I have had permission since the beginning to set the qsawn stuff to the side. The deal was that I only got to have it if there was enough other stuff to build the projects he wanted. I thing there is 20-30 BF set to the side that will be coming your way Jacob. There is one 8/4 piece and the rest is 4/4.


----------



## Fret440 (Apr 9, 2014)

20-30 bf is much more than I need to create a few guit-fiddles! 3-4bf will yeild a couple if I cut right.

I think I could start working pieces by the end of May. The bass is more important, yes?

Jacob


----------



## Treecycle Hardwoods (Apr 9, 2014)

They are about equal from a priority standpoint. The bass will have more frills by the time we are done. The ash one will be much more plain as I fully expect the kiddo to bang it up as time goes on. What ever isn't used in my instruments will be yours to keep if you want??


----------



## Fret440 (Apr 9, 2014)

I'm looking forward to it. I hope to finish up Woodintyuu's build soon and get started on yours and that contest winner. (Looks like both are walnut!)

Jacob


----------



## frankp (Apr 16, 2014)

That's a beautiful table. Well done.

Reactions: Thank You! 1


----------



## Treecycle Hardwoods (Apr 16, 2014)

I had someone come in an take the final pix of the table and delivery in the home of my customer here is the link she set up for me to view the pix at. http://photo.walgreens.com/walgreen...668307/cobrandOid=1009/otsc=SHR/otsi=SALBlink. I have yet to down load the pix and save them.

My customer also inquired about some book shelves in addition to the night stands so this build may be going on for a while yet. I will keep you all posted and share pix as I have them. Thank you every one for the comments and kudos as this project has progressed. There will be no progress for at least a few weeks i need to scratch the itch to turn some wood for a bit before I get back at it.

Reactions: Like 2 | Way Cool 1


----------



## Fret440 (Apr 16, 2014)

Looks great in the room!

Jacob

Reactions: Thank You! 1


----------



## woodtickgreg (Apr 16, 2014)

Very cool slide show. Great looking in that house, it fits well with the rest of the wood work.

Reactions: Thank You! 1


----------



## ripjack13 (Apr 16, 2014)

Wow! That came out sweet! Very nice. I love the color too.

Reactions: Thank You! 1


----------



## Mike1950 (Apr 16, 2014)

Greg Beautiful workmanship and table. BUT wow-that was some nice wood!!!!!!!!!!

Reactions: Like 1


----------



## SENC (Apr 16, 2014)

Looks great Greg!

Reactions: Thank You! 1


----------



## Final Strut (Apr 16, 2014)

WOW That is really nice Greg.
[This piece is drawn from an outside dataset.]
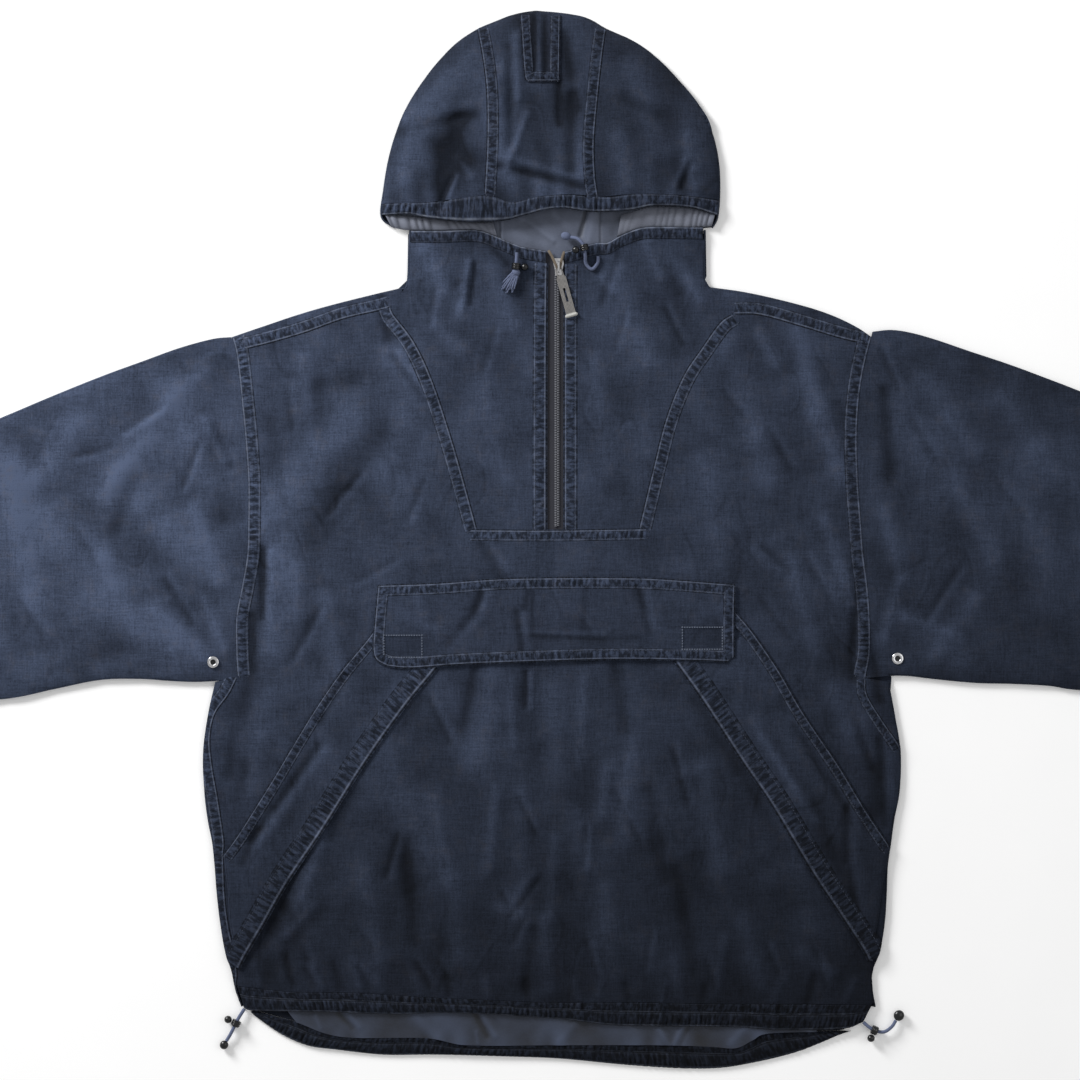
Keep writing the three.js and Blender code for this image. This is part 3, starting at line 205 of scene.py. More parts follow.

I can fully understand why the customer is inquiring about more work. A job well done.

Reactions: Thank You! 1


----------



## Treecycle Hardwoods (Apr 16, 2014)

woodtickgreg said:


> Very cool slide show. Great looking in that house, it fits well with the rest of the wood work.


The cornices on the table are scaled down versions of the ones on their wall. I modified them slightly to eliminate a sharp edge that could gouge a knee when sliding in for dinner. Other than that they are exact replicas scaled down to 75 percent of the wall ones. The goal was to build the table to match the room. I'm glad it came out as well as it did thanks for all the kudos everyone!

Reactions: Like 1


----------



## Treecycle Hardwoods (Apr 16, 2014)

Mike1950 said:


> Greg Beautiful workmanship and table. BUT wow-that was some nice wood!!!!!!!!!!


When I first met this guy he was trying to recover the 4000 he was going to spend to remove the tree. After we got past the "your not sitting on gold" part he decided to have me saw the logs for him and to build this stuff. Now I almost wish I would have given up the gold reserved!


----------



## brown down (Apr 19, 2014)

fantastic work greg that curl is insane

Reactions: Thank You! 1


----------